Semi-automatic Geocoding for Prersistent Web pages Full text

Charikleia Lontou
School of Electrical and Computer Engineering, NTUA
2008
Diploma Thesis
Abstract. This thesis presents a methodology for the semi-automatic geocoding of persistent Web pages, i.e., relating identifiers in texts to geographic co-ordinates using a combined automatic and human-centered approach. Geoparsing and geocoding algorithms are successfully applied to identify phone numbers and addresses, however when more generic geo identifiers are involved, automatic algorithms produce a significant number of false positives (Venizelos as a person) and false negatives (Venizelos as the name of Athens international airport). This thesis advocates human intervention to improve on automatic geocoding results and develops therefore a Web browser extension that (i) allows for the manual geocoding of text portions and (ii) the updating, including deletion of automatically generated results.

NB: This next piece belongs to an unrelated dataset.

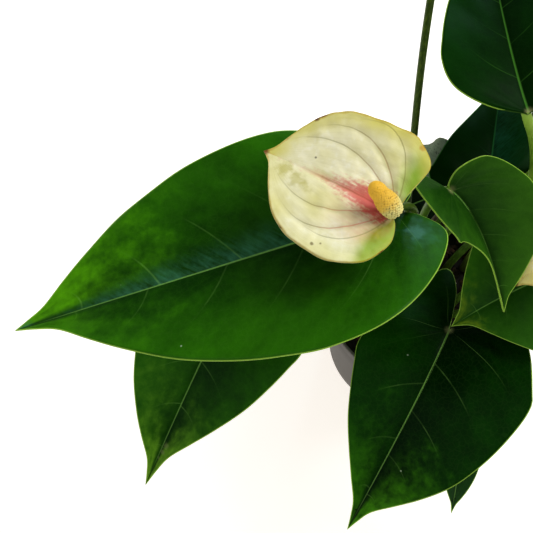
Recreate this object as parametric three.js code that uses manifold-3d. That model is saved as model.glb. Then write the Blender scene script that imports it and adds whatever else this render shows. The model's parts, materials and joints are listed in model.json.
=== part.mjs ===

This proposed approach is especially helpful for persistent Web pages such as Wikipedia, i.e., pages that have a certain value to the community, are well cared for and change rather slowly. Here, geocoding can become a regular part of Web page authoring. The geocoding of a Web page is stored in a database, i.e., a Web page is stored in terms of its URL, the geocoded text portions in terms of their position on the Web page and the respective co-ordinates, and the date of the geocoding, i.e., the version of the Web page. Further, the geocoding of a Web page is displayed as highlighted text and by means of a map, i.e., clicking on a text portions shows the respective position on a map. In our case, Google Maps was used for this task. In terms of technology, the developed system includes the automatic geocoding tool developed by Albert-David Angel, an Apache Web server and Tomcat servlet engine, as well as the browser extension developed in java script and java for the interaction with the servlet. This work also includes a set of use cases that illustrate the applicability and usefulness of the overall approach.